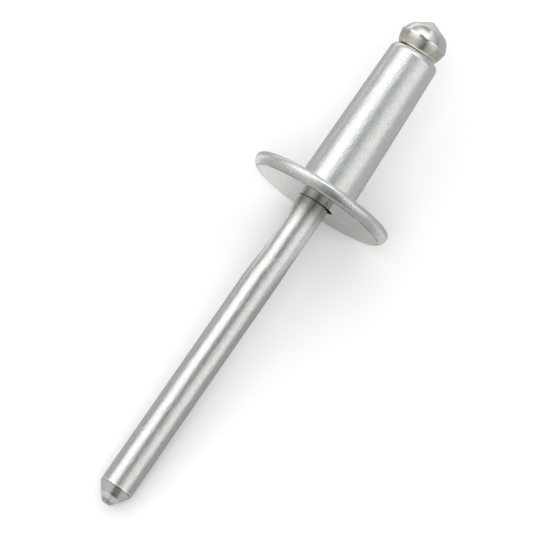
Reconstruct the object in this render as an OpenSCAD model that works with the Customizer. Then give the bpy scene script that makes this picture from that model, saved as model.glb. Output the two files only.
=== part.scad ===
/* [Sleeve] */
// Diameter of the sleeve on its straight land under the flange
sleeve_d = 4.8; // [4.4:0.05:6]
// Diameter of the sleeve where its far end starts to round over
sleeve_end_d = 4.2; // [4.1:0.05:4.7]
// Length of the sleeve from the flange's bearing face to its far end
sleeve_len = 13.4; // [8:0.1:25]
// Length of the straight land, before the sleeve narrows
land_len = 1; // [0.5:0.1:3]
// Fillet between the bearing face and the land
fillet_r = 0.2; // [0.05:0.05:0.5]
// How far the narrowing wall swells past a straight cone
sleeve_swell = 0.02; // [0:0.005:0.05]
// Radius that rounds over the far end
end_round = 0.56; // [0.1:0.02:0.58]

/* [Bore] */
// Diameter of the bore that the mandrel runs through
bore_d = 3; // [2.7:0.01:3.1]
// How far the bore lies off the sleeve's centre, from uneven drawing
bore_offset = 0.12; // [0:0.01:0.25]
// Chamfer at the bore's mouth in the flange
mouth_chamfer = 0.06; // [0.02:0.01:0.2]

/* [Flange] */
// Diameter of the large flange
flange_d = 12.3; // [9:0.1:16]
// Thickness of the flange
flange_t = 1.1; // [0.7:0.05:2]
// Height of the rim's widest circle over the bearing face
widest_h = 0.39; // [0.2:0.01:0.5]
// Angle at which the rounded rim meets the outer face, as a crisp edge
rim_crease = 24; // [5:1:50]
// Depth of the small flat on the rim that the rivet lies on and doesn't roll from
rim_flat = 0.12; // [0.04:0.02:0.2]

/* [Mandrel stem] */
// Diameter of the stem that the rivet tool grips
stem_d = 2.77; // [2.68:0.01:3.2]
// Length of the mandrel outside the flange's outer face
tail_len = 29.1; // [15:0.1:40]
// Diameter of the shank inside the bore
shank_d = 2.65; // [2.2:0.01:2.9]
// Space between the shank and the bore's wall where the shank leans on it
contact_gap = 0.01; // [0.005:0.005:0.05]

/* [Mandrel neck] */
// Diameter of the swaged neck outside the flange
neck_d = 2.59; // [2.2:0.01:2.64]
// How far the neck is pressed to one side of the stem
neck_offset = 0.05; // [0:0.01:0.1]
// Distance from the flange's outer face to the neck's near end
neck_near = 0.3; // [0.3:0.05:2]
// Distance from the flange's outer face to the neck's far end
neck_far = 7.45; // [6:0.05:12]
// Length of the ramp at each end of the neck
neck_ramp = 1.9; // [0.3:0.1:2.2]

/* [Mandrel tail] */
// Length of the whole point
point_len = 1.34; // [0.8:0.02:2]
// Diameter of the crease between the point's two cones
crease_d = 1.76; // [1.2:0.02:2.2]
// Length of the steeper end cone
crop_len = 0.62; // [0.2:0.02:0.8]
// Diameter of the cropped end
crop_d = 0.8; // [0.3:0.02:1.1]
// Radius of the rolled edge between the point and the stem
shoulder_round = 0.35; // [0.05:0.01:0.5]

/* [Mandrel head] */
// Diameter of the flat seat under the head
seat_d = 3.24; // [3.1:0.02:3.4]
// Space between the seat and the sleeve's end, where they come closest
seat_gap = 0.02; // [0.01:0.01:0.1]
// Diameter at the top of the bevel round the seat
bevel_d = 3.52; // [3.42:0.02:3.8]
// Height of that bevel
bevel_h = 0.2; // [0.05:0.01:0.4]
// Diameter at the top of the barrel, under the parting ridge
barrel_d = 3.91; // [3.85:0.01:4.2]
// Height of the barrel's top over the seat
barrel_h = 0.95; // [0.7:0.05:1.5]
// How far the barrel swells past a straight cone
barrel_swell = 0.035; // [0:0.005:0.08]
// How far the ridge left by the heading dies stands proud
ridge_proud = 0.03; // [0.005:0.005:0.06]
// Height of the ridge along the head
ridge_h = 0.2; // [0.1:0.02:0.4]
// How far the whole head was formed to one side of the shank
head_shift = 0.11; // [0:0.01:0.15]
// How far the heading dies stood out of line, which moves the barrel from the dome
die_shift = 0.06; // [0:0.01:0.1]
// Diameter that the dome above the ridge closes to
dome_d = 2.4; // [2:0.05:2.6]
// Height of the dome over the ridge
dome_h = 1.15; // [0.9:0.05:1.4]
// How far the dome swells past a straight cone
dome_swell = 0.12; // [0:0.01:0.2]
// Half angle of the cone that closes the head
tip_half_angle = 61; // [50:1:68]
// How far the cone's apex stands over the top of the dome's curve
tip_rise = 0.54; // [0.4:0.02:0.8]
// Distance of the apex from the mandrel's axis
tip_offset = 0.27; // [0:0.01:0.3]
// Angle by which the cone slants over, steeper on the apex's side
tip_lean = 6.5; // [0:0.5:8]
// Diameter of the blunt spot on the apex
tip_blunt_d = 0.14; // [0.04:0.02:0.4]

/* [Break notch] */
// Diameter left at the root of the notch where the mandrel snaps
notch_d = 2; // [1.4:0.05:2.4]
// Distance from the head's seat to the notch's root
notch_depth = 2.2; // [1:0.1:4]
// Length of the notch along the shank
notch_len = 0.9; // [0.4:0.1:1.5]

/* [Smoothness] */
// Number of flats along each rounded stretch of an outline
arc_steps = 10; // [4:1:16]
// Number of sides round each turned form
$fn = 96; // [24:8:192]

/* [Hidden] */

// Extra length that carries a cut past the surface it opens
past = 0.5;

// Radii and places of the sleeve and flange, measured along the rivet's axis
// from the bearing face, with the head's end positive
flange_r = flange_d / 2;
outer_face_z = -flange_t;
rim_round = (flange_t - widest_h) / cos(rim_crease);
taper_from_z = fillet_r + land_len;
taper_to_z = sleeve_len - end_round;

// The mandrel leans across the bore until it meets the wall at both ends
play = (bore_d - shank_d) / 2 - contact_gap;
guide_len = sleeve_len + flange_t;
guide_mid_z = sleeve_len - guide_len / 2;
lean = asin(2 * play / guide_len);

// Places along the mandrel's own axis
stem_r = stem_d / 2;
shank_r = shank_d / 2;
tail_z = outer_face_z - tail_len;
barrel_y = head_shift + die_shift;
seat_z = sleeve_len + seat_gap + (seat_d / 2 - barrel_y) * sin(lean);
ridge_z = seat_z + barrel_h;
dome_z = ridge_z + ridge_h;
dome_top_z = dome_z + dome_h;
apex_z = dome_top_z + tip_rise;
notch_z = seat_z - notch_depth;
neck_far_z = outer_face_z - neck_far;
neck_near_z = outer_face_z - neck_near;

// The rolled edge at the shoulder touches the stem and the point's long cone
cone_angle = atan2(stem_r - crease_d / 2, point_len - crop_len);
shoulder_z = tail_z + point_len + shoulder_round * tan(cone_angle / 2);

// At rest the rim's flat and the shoulder's rolled edge stand on one surface
rest_run = -shoulder_z - widest_h;
rest_rise = (flange_r - rim_round) - (stem_r - shoulder_round);
rest_tilt = atan2(rest_rise, rest_run)
    + asin((rim_round - rim_flat - shoulder_round) / norm([rest_run, rest_rise]));
rest_low = -widest_h * sin(rest_tilt) - (flange_r - rim_round) * cos(rest_tilt)
    - (rim_round - rim_flat);

// Points of an arc about a centre, from one angle to another
function arc(centre, r, from, to) = [
    for (i = [0 : arc_steps])
        let (a = from + (to - from) * i / arc_steps)
            [centre.x + r * cos(a), centre.y + r * sin(a)]
];

// Points between two places on an outline, bowed to the right of the way from
// the first to the second
function bow(from, to, swell) =
    let (way = to - from, side = [way.y, -way.x] / norm(way))
        [
            for (i = [0 : arc_steps])
                let (u = i / arc_steps)
                    from + way * u + side * swell * 4 * u * (1 - u)
        ];

// Outline of the flange and sleeve, from the axis outwards and back
function body_outline() = concat(
    [[0, outer_face_z]],
    arc([flange_r - rim_round, -widest_h], rim_round, rim_crease - 90, 0),
    arc([flange_r - widest_h, -widest_h], widest_h, 0, 90),
    arc([sleeve_d / 2 + fillet_r, fillet_r], fillet_r, 270, 180),
    bow([sleeve_d / 2, taper_from_z], [sleeve_end_d / 2, taper_to_z], sleeve_swell),
    arc([sleeve_end_d / 2 - end_round, taper_to_z], end_round, 0, 90),
    [[0, sleeve_len]]
);

// Outline of the mandrel's pointed tail and its stem, as far as the bore
function stem_outline() = concat(
    [
        [0, tail_z],
        [crop_d / 2, tail_z],
        [crease_d / 2, tail_z + crop_len]
    ],
    arc([stem_r - shoulder_round, shoulder_z], shoulder_round, -cone_angle, 0),
    [
        [stem_r, neck_far_z + neck_ramp],
        [shank_r, outer_face_z]
    ]
);

// Outline of the shank with its break notch, on into the head
function shank_outline() = [
    [shank_r, notch_z - notch_len / 2],
    [notch_d / 2, notch_z],
    [shank_r, notch_z + notch_len / 2],
    [shank_r, ridge_z],
    [0, ridge_z]
];

// Outline of the barrel with the parting ridge round its top
function barrel_outline() = concat(
    [
        [0, seat_z],
        [seat_d / 2, seat_z]
    ],
    bow([bevel_d / 2, seat_z + bevel_h], [barrel_d / 2, ridge_z], barrel_swell),
    [
        [barrel_d / 2 + ridge_proud, ridge_z + ridge_proud],
        [barrel_d / 2 + ridge_proud, dome_z - ridge_proud],
        [barrel_d / 2, dome_z],
        [0, dome_z]
    ]
);

// Outline of the dome, tall enough for the cone to be cut from it
function dome_outline() = concat(
    [[0, dome_z]],
    bow([barrel_d / 2, dome_z], [dome_d / 2, dome_top_z], dome_swell),
    [
        [dome_d / 2, apex_z + past],
        [0, apex_z + past]
    ]
);

// Turns the rivet from its own upright axis to the way it lies at rest
module at_rest() {
    rotate([0, 90 - rest_tilt, 0]) children();
}

// Sets the mandrel across the bore, leaning through all of its play
module in_bore() {
    translate([0, bore_offset, guide_mid_z])
        rotate([lean, 0, 0])
            translate([0, 0, -guide_mid_z]) children();
}

// The bore runs right through, with a small chamfer at the flange
module bore_cut() {
    translate([0, bore_offset, outer_face_z]) {
        translate([0, 0, -past]) cylinder(h = guide_len + 2 * past, d = bore_d);
        translate([0, 0, -past])
            cylinder(
                h = past + mouth_chamfer,
                r1 = bore_d / 2 + mouth_chamfer + past,
                r2 = bore_d / 2
            );
    }
}

// Ring that presses the neck into the stem, about an axis of its own
module neck_cut() {
    reach_r = stem_r + neck_offset;
    translate([0, -neck_offset, 0])
        rotate_extrude()
            polygon([
                [neck_d / 2, neck_far_z + neck_ramp],
                [reach_r, neck_far_z],
                [reach_r + past, neck_far_z],
                [reach_r + past, neck_near_z],
                [reach_r, neck_near_z],
                [neck_d / 2, neck_near_z - neck_ramp]
            ]);
}

// Everything that the head's slanted, off-centre cone leaves standing
module tip_keep() {
    keep_len = apex_z - seat_z + past;
    spread = tan(tip_half_angle);
    blunt_len = tip_blunt_d / 2 / spread;
    translate([0, tip_offset, apex_z])
        rotate([-tip_lean, 0, 0])
            translate([0, 0, -keep_len])
                cylinder(
                    h = keep_len - blunt_len,
                    r1 = keep_len * spread,
                    r2 = tip_blunt_d / 2
                );
}

// Everything under the level that the rivet lies on
module rim_flat_cut() {
    translate([-flange_r, -flange_r, rest_low - past])
        cube([flange_d, flange_d, past]);
}

// Flanged sleeve, headed and drawn in one piece
module rivet_body() {
    color("silver")
        difference() {
            at_rest()
                difference() {
                    rotate_extrude() polygon(body_outline());
                    bore_cut();
                }
            rim_flat_cut();
        }
}

// Pointed stem, necked shank and formed head, in one piece
module mandrel() {
    color("darkgray")
        at_rest()
            in_bore() {
                difference() {
                    rotate_extrude() polygon(concat(stem_outline(), shank_outline()));
                    neck_cut();
                }
                translate([0, barrel_y, 0]) rotate_extrude() polygon(barrel_outline());
                translate([0, head_shift, 0]) intersection() {
                    rotate_extrude() polygon(dome_outline());
                    tip_keep();
                }
            }
}

rivet_body();
mandrel();
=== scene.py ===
import math

import bpy
import numpy as np
from bpy.props import FloatProperty, FloatVectorProperty, IntProperty, PointerProperty
from bpy.types import Operator, Panel, PropertyGroup
from mathutils import Matrix, Vector


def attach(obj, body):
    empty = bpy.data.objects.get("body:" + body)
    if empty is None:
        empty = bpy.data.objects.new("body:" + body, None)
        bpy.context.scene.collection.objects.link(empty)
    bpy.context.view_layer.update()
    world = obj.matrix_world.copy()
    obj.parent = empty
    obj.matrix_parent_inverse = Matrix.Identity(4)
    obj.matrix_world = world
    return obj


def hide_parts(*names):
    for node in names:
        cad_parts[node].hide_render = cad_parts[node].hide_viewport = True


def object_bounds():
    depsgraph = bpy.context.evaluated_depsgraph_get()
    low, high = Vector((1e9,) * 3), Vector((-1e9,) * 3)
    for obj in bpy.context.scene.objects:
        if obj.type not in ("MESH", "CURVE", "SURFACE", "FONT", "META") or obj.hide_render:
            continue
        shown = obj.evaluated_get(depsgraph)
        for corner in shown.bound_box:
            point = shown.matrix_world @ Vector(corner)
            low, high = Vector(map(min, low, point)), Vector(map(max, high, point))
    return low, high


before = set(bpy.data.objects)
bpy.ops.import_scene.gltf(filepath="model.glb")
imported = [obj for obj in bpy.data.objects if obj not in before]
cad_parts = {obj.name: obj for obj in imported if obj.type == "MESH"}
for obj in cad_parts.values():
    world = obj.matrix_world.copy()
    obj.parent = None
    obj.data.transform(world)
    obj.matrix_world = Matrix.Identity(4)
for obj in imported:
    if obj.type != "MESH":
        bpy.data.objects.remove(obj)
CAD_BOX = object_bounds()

bl_info = {
    "name": "Pop rivet",
    "version": (1, 0, 0),
    "blender": (4, 5, 0),
    "location": "3D View > Sidebar > Rivet",
    "description": "Builds a large-flange blind rivet, not yet set, and the pale floor it lies on",
    "category": "Add Mesh",
}

MM = 0.001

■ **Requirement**
Emit only the lines from the one containing "head, in one piece" through the one containing "bpy.context.view_layer.update()", copied exactly.

■ **Solution for this exercise**
// Pointed stem, necked shank and formed head, in one piece
module mandrel() {
    color("darkgray")
        at_rest()
            in_bore() {
                difference() {
                    rotate_extrude() polygon(concat(stem_outline(), shank_outline()));
                    neck_cut();
                }
                translate([0, barrel_y, 0]) rotate_extrude() polygon(barrel_outline());
                translate([0, head_shift, 0]) intersection() {
                    rotate_extrude() polygon(dome_outline());
                    tip_keep();
                }
            }
}

rivet_body();
mandrel();
=== scene.py ===
import math

import bpy
import numpy as np
from bpy.props import FloatProperty, FloatVectorProperty, IntProperty, PointerProperty
from bpy.types import Operator, Panel, PropertyGroup
from mathutils import Matrix, Vector


def attach(obj, body):
    empty = bpy.data.objects.get("body:" + body)
    if empty is None:
        empty = bpy.data.objects.new("body:" + body, None)
        bpy.context.scene.collection.objects.link(empty)
    bpy.context.view_layer.update()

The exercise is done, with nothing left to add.